Reproduce exactly the lines from the one containing "Write part 2" through the one containing "return 1 - shoulder", both included, and nothing else.

### Records for this task
§ §

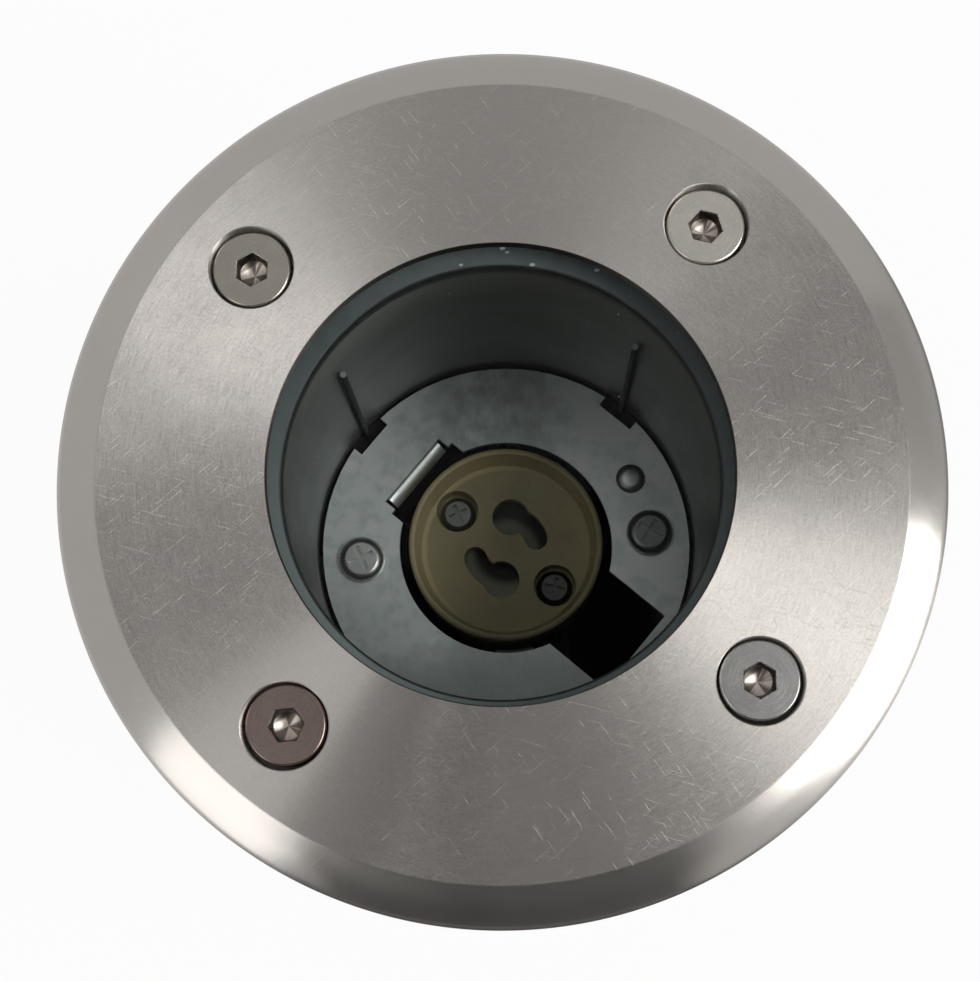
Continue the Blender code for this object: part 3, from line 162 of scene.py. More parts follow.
class Graph:
    """A node tree that is being built."""

    def __init__(self, tree: bpy.types.NodeTree) -> None:
        """Take the tree to build in."""
        self.tree = tree

    def add(
        self,
        kind: str,
        settings: Mapping[str, object] | None = None,
        inputs: Mapping[str | int, object] | None = None,
    ) -> bpy.types.Node:
        """Add a node, set it up and feed its sockets.

        Args:
            kind: The node's type.
            settings: Its properties.
            inputs: The value or the link of each socket, by name or by number.

        Returns:
            The new node.
        """
        node = self.tree.nodes.new(kind)
        for name, value in (settings or {}).items():
            setattr(node, name, value)
        for key, value in (inputs or {}).items():
            self.feed(node.inputs[key], value)
        return node

    def feed(self, socket: Socket, value: object) -> None:
        """Link a wire or a socket to an input, or set the input's own value.

        Args:
            socket: The input.
            value: What it takes.
        """
        if isinstance(value, Wire):
            self.tree.links.new(value.socket, socket)
        elif isinstance(value, Socket):
            self.tree.links.new(value, socket)
        else:
            socket.default_value = value

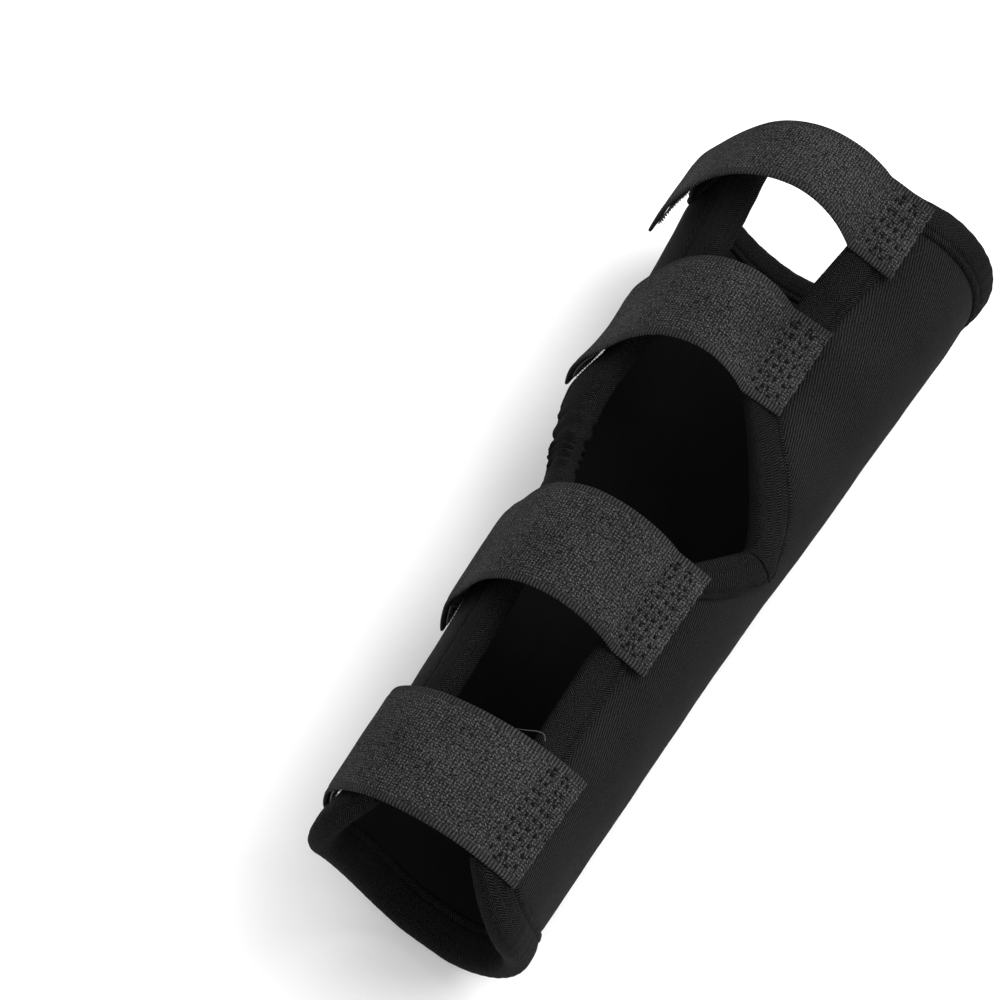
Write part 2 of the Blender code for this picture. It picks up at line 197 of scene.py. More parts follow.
def tube(station, angle, offset):
    """Points of the tube, at an offset from the cover's outer face; arrays are welcome."""
    station, angle, offset = np.broadcast_arrays(station, angle, offset)
    offset = offset + unevenness(station, angle)
    across = np.sin(np.radians(angle))
    upward = np.cos(np.radians(angle))
    power = np.where(upward >= 0, POWER_UPPER, POWER_LOWER)
    reach = (np.abs(across) ** power + np.abs(upward) ** power) ** (-1 / power)
    half_width = along(HALF_WIDTH, station)
    half_height = along(HALF_HEIGHT, station)
    x = along((0.0, SIDE_DRIFT, 0.0), station) + (half_width + offset) * reach * across
    z = half_height + (half_height + offset) * reach * upward
    z = np.maximum(z, np.maximum(REST_FLAT - offset, 0.0))
    return np.stack([CENTRE_X + x, CENTRE_Y + (station - 0.5) * LENGTH, z], axis=-1)


def hand_edge(angle):
    """Station of the hand end's edge: scooped at the sides and cut back at the slit's corners."""
    turned = (angle + 180) % 360 - 180
    turn = np.radians(turned)
    rim = -0.0193 - 0.0308 * np.cos(turn) - 0.0102 * np.cos(2 * turn) + 0.006 * np.sin(2 * turn)
    corner_reach = np.where(turned > 0, 75, 90)
    corner = np.maximum(0.0, (corner_reach - np.abs(turned)) / 40)
    return rim + 0.0496 * corner**2


def forearm_edge(angle):
    """Station of the forearm end's edge: scooped at the plain wing's shoulder and under strap 1."""
    turned = (angle + 180) % 360 - 180
    shoulder = 0.055 * np.exp(-(((turned + 65) / 21) ** 2))
    corner = 0.010 * np.exp(-(((turned - 22) / 14) ** 2))
    underside = 0.005 * (1 - np.cos(np.radians(turned)))
    flare = 0.011 * np.exp(-(((turned - 85) / 30) ** 2))
    return 1 - shoulder - corner - underside + flare


def slit_edge(side, station):
    """Angle of a wing's free edge from the top, unsigned, with its corners rounded."""
    stations, angles = zip(*(RIGHT_EDGE if side > 0 else LEFT_EDGE))
    shifts = np.linspace(-EDGE_ROUNDING, EDGE_ROUNDING, 7)
    return sum(np.interp(station + shift, stations, angles) for shift in shifts) / len(shifts)


def tape_angle(side, station):
    """Width of the slit's binding, in degrees: it runs slantwise, so wider, round the notch."""
    nearness = 1 - smooth(np.abs(station - NOTCH[side]), 0.05, 0.13)
    return SLIT_TAPE_ANGLE + (NOTCH_TAPE_ANGLE - SLIT_TAPE_ANGLE) * nearness


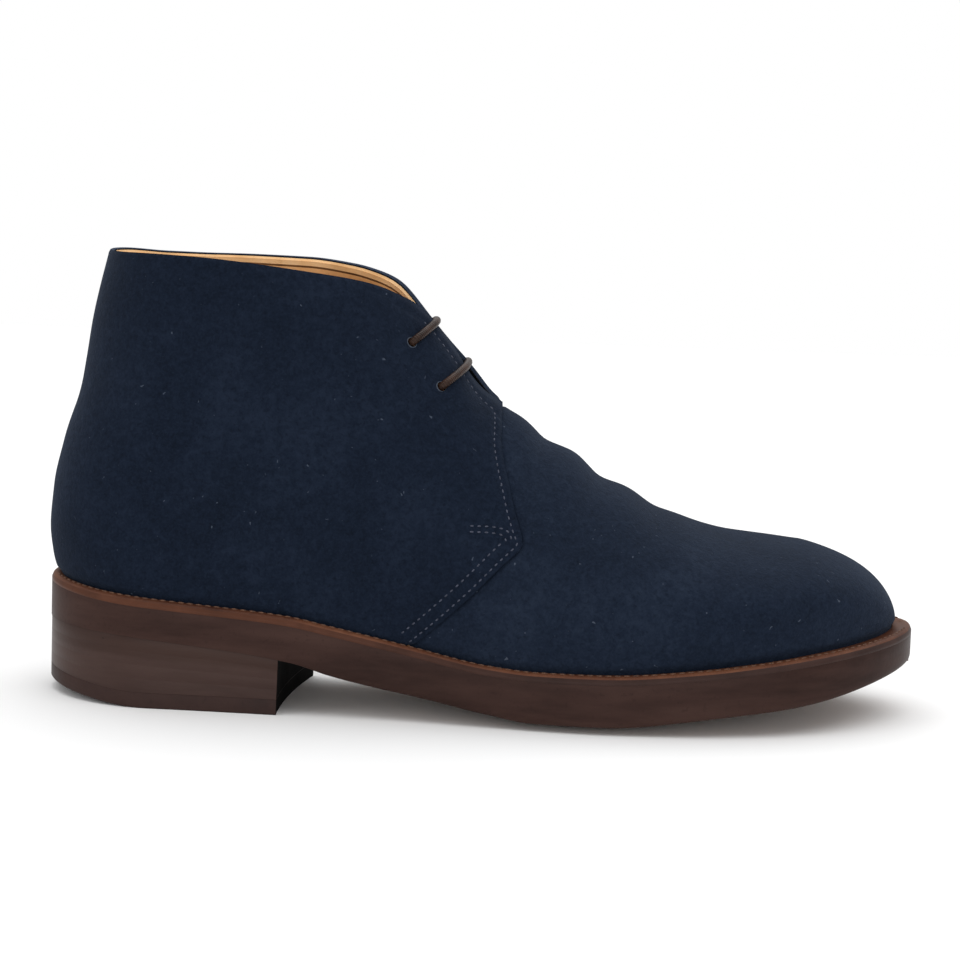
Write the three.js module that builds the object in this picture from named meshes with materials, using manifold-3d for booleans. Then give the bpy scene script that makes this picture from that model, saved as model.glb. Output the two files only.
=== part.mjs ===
// Two-eyelet chukka boot for the right foot: a hollow suede upper on a welted leather sole
// with a stacked heel. Millimetres, +X towards the toe, +Y towards the medial side, +Z up.
// The origin lies on the floor, under the middle of the boot's bounding box.
// In every table x is the distance in front of the back of the heel.
import * as THREE from 'three';
import Module from 'manifold-3d';

const wasm = await Module();
wasm.setup();

// ---------- driving sizes ----------
const SOLE_LENGTH = 305.8;
const BACK_OVERHANG = 0.7;
const HEEL_LENGTH = 90;
const HEEL_ROUND = 39;
const TOE_ROUND = 64;
const TOE_FULLNESS = 2.15;
const GAP = 0.3;

const WELT_THICKNESS = 3;
const SOLE_EDGE_CHAMFER = 0.7;
const SOLE_CROWN = 2.4;
const SOLE_CROWN_WIDTH = 16;
const TOP_PIECE_THICKNESS = 5.4;
const HEEL_INSET = 0.2;
const BREAST_HOLLOW = 2.5;
const BREAST_TURN = 8;
const BREAST_LEAN = 0.3;

const WALL = 2.6;
const UPPER_BACK = 2.2;
const UPPER_TOE = 299.8;
const FEATHER_SCALE = 0.935;
const BULGE = 0.045;
const BULGE_HEIGHT = 15;
const TOE_CAP_LENGTH = 35;
const TOE_CAP_DROP = 1.5;
const SHAFT_TOP = 172;
const COLLAR_FLARE = 0.06;

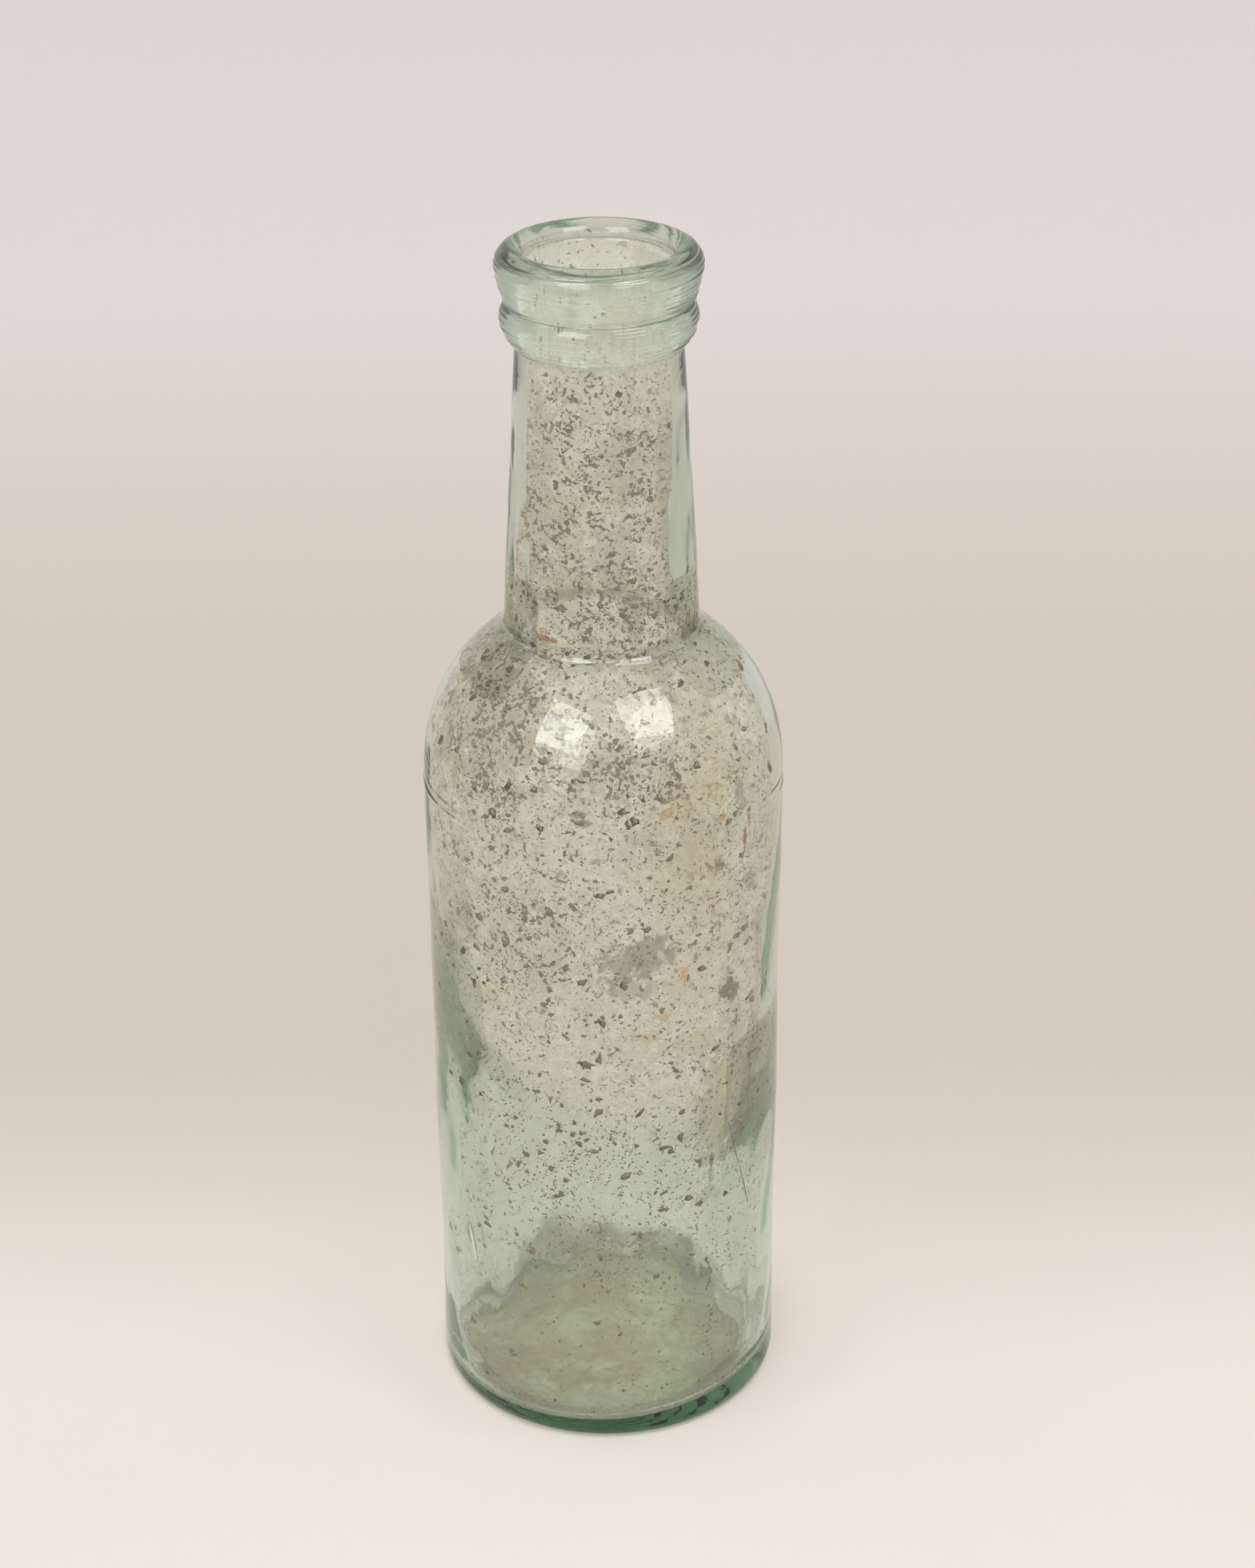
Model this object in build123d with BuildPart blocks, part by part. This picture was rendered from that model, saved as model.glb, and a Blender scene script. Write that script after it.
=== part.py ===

§ §

### Solution to the exercise
Write part 2 of the Blender code for this picture. It picks up at line 197 of scene.py. More parts follow.
def tube(station, angle, offset):
    """Points of the tube, at an offset from the cover's outer face; arrays are welcome."""
    station, angle, offset = np.broadcast_arrays(station, angle, offset)
    offset = offset + unevenness(station, angle)
    across = np.sin(np.radians(angle))
    upward = np.cos(np.radians(angle))
    power = np.where(upward >= 0, POWER_UPPER, POWER_LOWER)
    reach = (np.abs(across) ** power + np.abs(upward) ** power) ** (-1 / power)
    half_width = along(HALF_WIDTH, station)
    half_height = along(HALF_HEIGHT, station)
    x = along((0.0, SIDE_DRIFT, 0.0), station) + (half_width + offset) * reach * across
    z = half_height + (half_height + offset) * reach * upward
    z = np.maximum(z, np.maximum(REST_FLAT - offset, 0.0))
    return np.stack([CENTRE_X + x, CENTRE_Y + (station - 0.5) * LENGTH, z], axis=-1)


def hand_edge(angle):
    """Station of the hand end's edge: scooped at the sides and cut back at the slit's corners."""
    turned = (angle + 180) % 360 - 180
    turn = np.radians(turned)
    rim = -0.0193 - 0.0308 * np.cos(turn) - 0.0102 * np.cos(2 * turn) + 0.006 * np.sin(2 * turn)
    corner_reach = np.where(turned > 0, 75, 90)
    corner = np.maximum(0.0, (corner_reach - np.abs(turned)) / 40)
    return rim + 0.0496 * corner**2


def forearm_edge(angle):
    """Station of the forearm end's edge: scooped at the plain wing's shoulder and under strap 1."""
    turned = (angle + 180) % 360 - 180
    shoulder = 0.055 * np.exp(-(((turned + 65) / 21) ** 2))
    corner = 0.010 * np.exp(-(((turned - 22) / 14) ** 2))
    underside = 0.005 * (1 - np.cos(np.radians(turned)))
    flare = 0.011 * np.exp(-(((turned - 85) / 30) ** 2))
    return 1 - shoulder - corner - underside + flare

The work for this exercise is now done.